Now allow the ETL to run by executing both imports in sequence. Open a shell under the OrientDB home directory, and execute the following steps:
$ cd bin
$ ./oetl.sh post.json
$ ./oetl.sh comment.json
Once both scripts execute successfully, you'll have your Blog imported into OrientDB as a Graph!
Open the database under the OrientDB console and execute the following commands to check that the import is ok:
$ ./console.sh
OrientDB console v.2.0-SNAPSHOT (build 2565) www.orientechnologies.com
Type 'help' to display all the supported commands.

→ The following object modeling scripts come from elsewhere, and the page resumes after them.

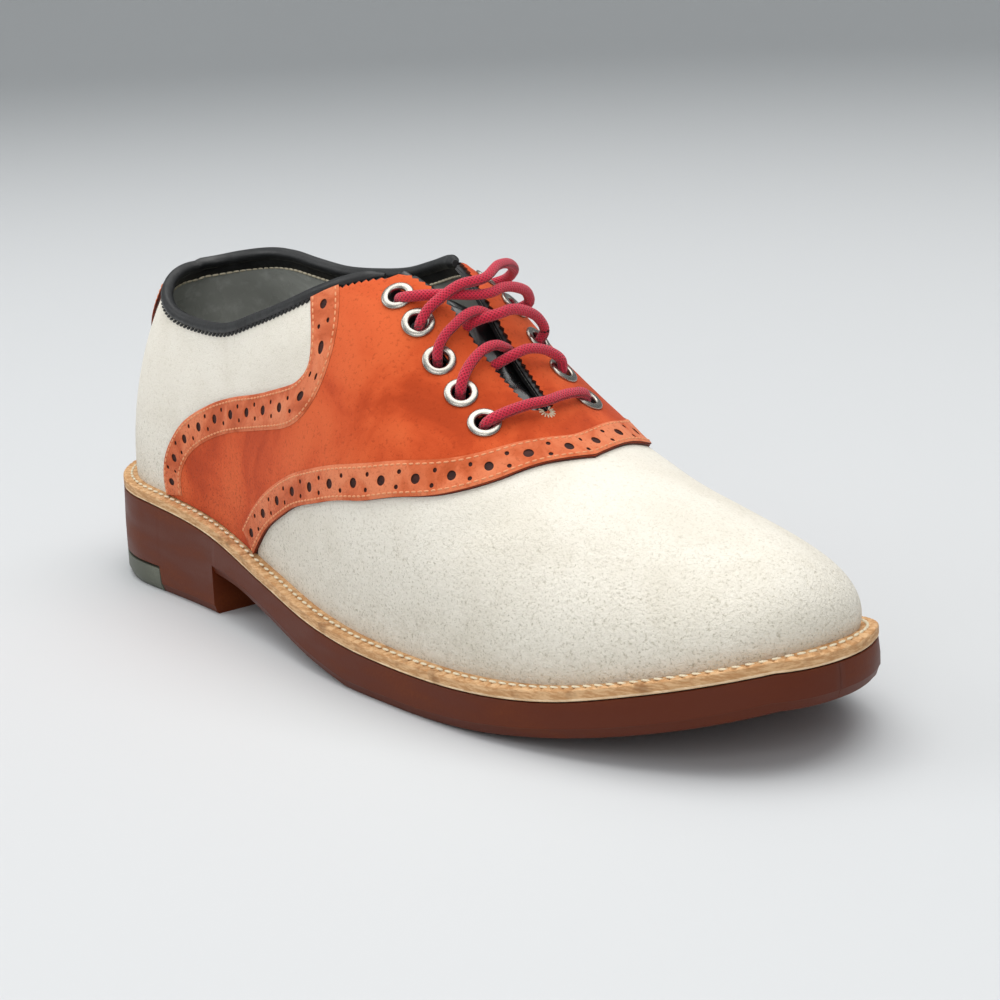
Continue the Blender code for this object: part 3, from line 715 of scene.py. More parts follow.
class Finish:
    """The node tree of one material."""

    def __init__(self, name: str) -> None:
        """Start a material with its Principled shader."""
        self.material = bpy.data.materials.new(name)
        self.material.use_nodes = True
        self.tree = self.material.node_tree
        self.shader = self.tree.nodes["Principled BSDF"]
        self.place = self.add("ShaderNodeTexCoord").outputs["Object"]

    def add(self, kind: str, settings: dict | None = None, inputs: dict | None = None) -> bpy.types.Node:
        """Add a node.

        Args:
            kind: Its type.
            settings: Its own properties.
            inputs: Sockets by name or number, each with a value or with the output to link.

        Returns:
            The node.
        """
        node = self.tree.nodes.new(kind)
        for name, value in (settings or {}).items():
            setattr(node, name, value)
        for socket, value in (inputs or {}).items():
            self.set(node, socket, value)
        return node

    def set(self, node: bpy.types.Node, socket: str | int, value: object) -> None:
        """Link an output to a socket, or give the socket a value."""
        if isinstance(value, bpy.types.NodeSocket):
            self.tree.links.new(value, node.inputs[socket])
        else:
            node.inputs[socket].default_value = value

    def shade(self, **inputs: object) -> None:
        """Set sockets of the shader, named with underscores for spaces."""
        for name, value in inputs.items():
            self.set(self.shader, name.replace("_", " "), value)

    def noise(self, size: float, detail: float = 3, rough: float = 0.55, stretch: tuple = (1, 1, 1),
              warp: float = 0.0) -> bpy.types.NodeSocket:
        """Noise with a grain of the given size in millimetres."""
        mapped = self.add("ShaderNodeMapping", inputs={"Vector": self.place, "Scale": stretch})
        node = self.add("ShaderNodeTexNoise", inputs={"Vector": mapped.outputs[0], "Scale": 1 / (size * MM),
                                                      "Detail": detail, "Roughness": rough, "Distortion": warp})
        return node.outputs["Fac"]

    def ramp(self, value: bpy.types.NodeSocket, low: float, high: float, start: float = 0.0,
             end: float = 1.0) -> bpy.types.NodeSocket:
        """A value stretched from one range to another, and held inside it."""
        node = self.add("ShaderNodeMapRange", {"interpolation_type": "SMOOTHSTEP"},
                        {"Value": value, "From Min": low, "From Max": high, "To Min": start, "To Max": end})
        return node.outputs[0]

    def mix(self, share: object, first: object, second: object) -> bpy.types.NodeSocket:
        """Two colours mixed by a share."""
        return self.add("ShaderNodeMix", {"data_type": "RGBA"}, {0: share, 6: first, 7: second}).outputs[2]

    def sum(self, first: object, second: object, operation: str = "ADD") -> bpy.types.NodeSocket:
        """Two values put together."""
        return self.add("ShaderNodeMath", {"operation": operation}, {0: first, 1: second}).outputs[0]

    def bump(self, *layers: tuple[bpy.types.NodeSocket, float]) -> None:
        """Raise the surface by layers of a height from 0 to 1, each with its depth in millimetres."""
        normal = None
        for height, depth in layers:
            inputs = {"Height": height, "Distance": depth * MM, "Strength": 1.0}
            if normal is not None:
                inputs["Normal"] = normal
            normal = self.add("ShaderNodeBump", inputs=inputs).outputs[0]
        self.shade(Normal=normal)


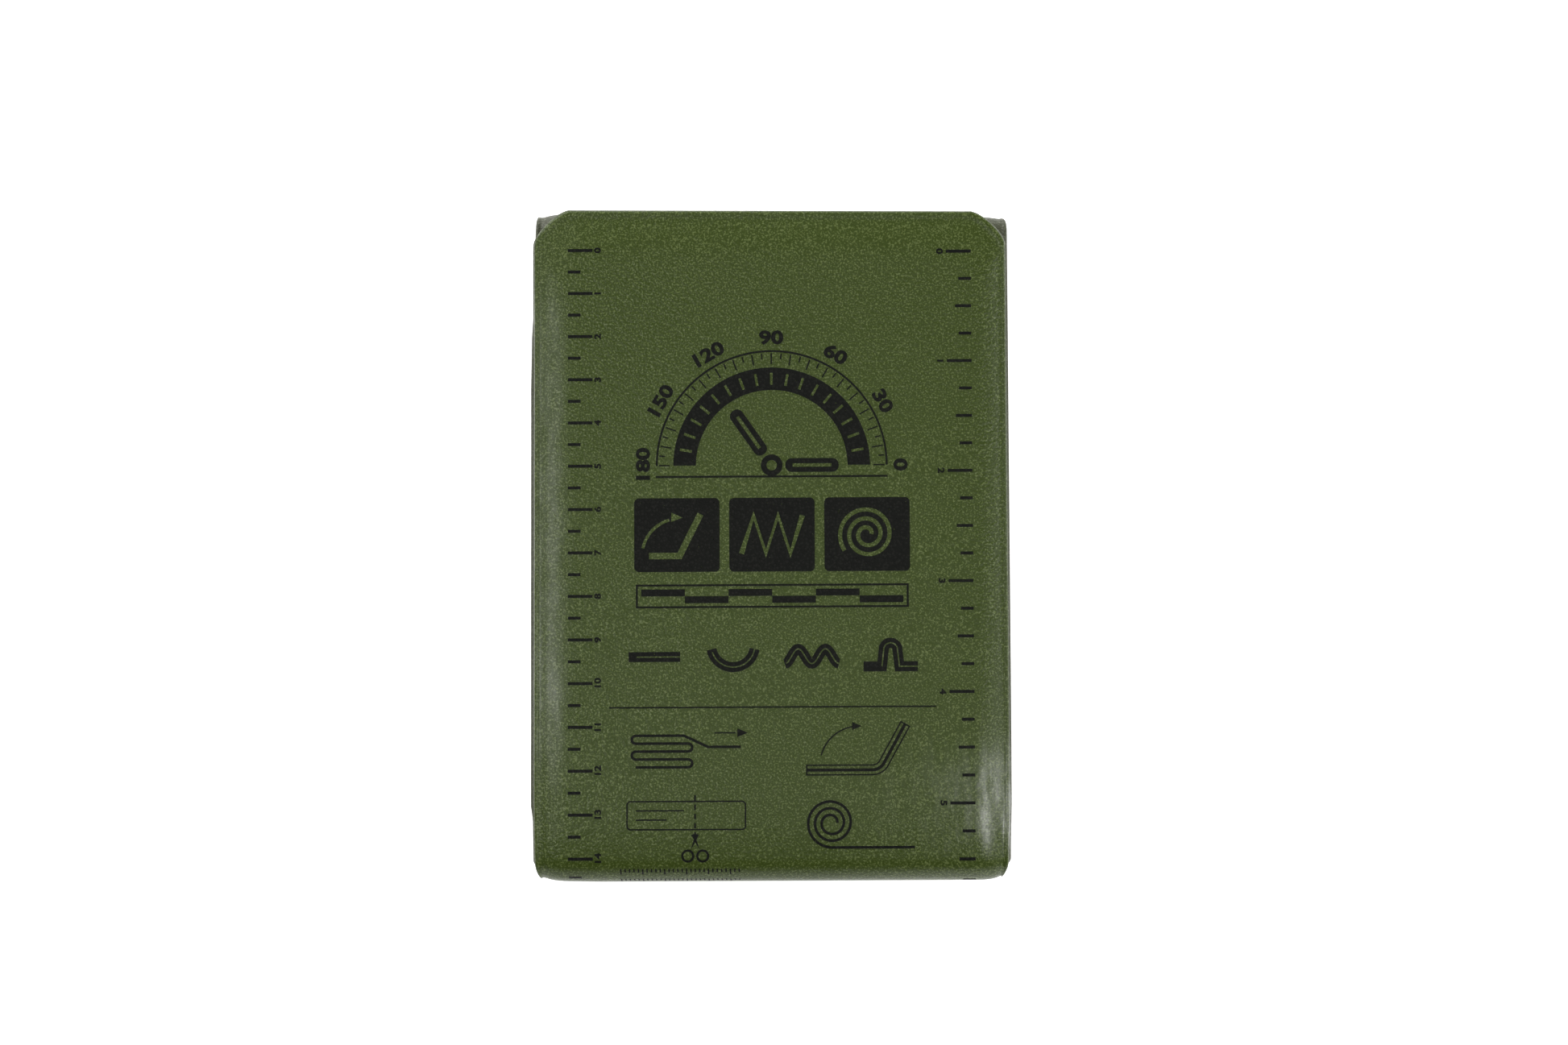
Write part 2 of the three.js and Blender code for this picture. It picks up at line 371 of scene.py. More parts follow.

Installing extensions for GREMLIN language v.2.6.0
orientdb> connect plocal:/temp/databases/blog admin admin
Connecting to database [plocal:/temp/databases/blog] with user 'admin'...OK
orientdb {db=blog}> select expand( out() ) from Post where id = 10
----+-----+-------+----+------+-------+--------------
# |@RID |@CLASS |id |postId|text |in_HasComments
----+-----+-------+----+------+-------+--------------
0 |#12:0|Comment|0 |10 |First |[size=1]
1 |#12:1|Comment|1 |10 |Second |[size=1]
2 |#12:2|Comment|21 |10 |Another|[size=1]
----+-----+-------+----+------+-------+--------------
3 item(s) found. Query executed in 0.002 sec(s).
orientdb {db=blog}> select expand( out() ) from Post where id = 20
----+-----+-------+----+------+------------+--------------
# |@RID |@CLASS |id |postId|text |in_HasComments
----+-----+-------+----+------+------------+--------------
0 |#12:3|Comment|41 |20 |First again |[size=1]
1 |#12:4|Comment|82 |20 |Second Again|[size=1]
----+-----+-------+----+------+------------+--------------
2 item(s) found. Query executed in 0.001 sec(s).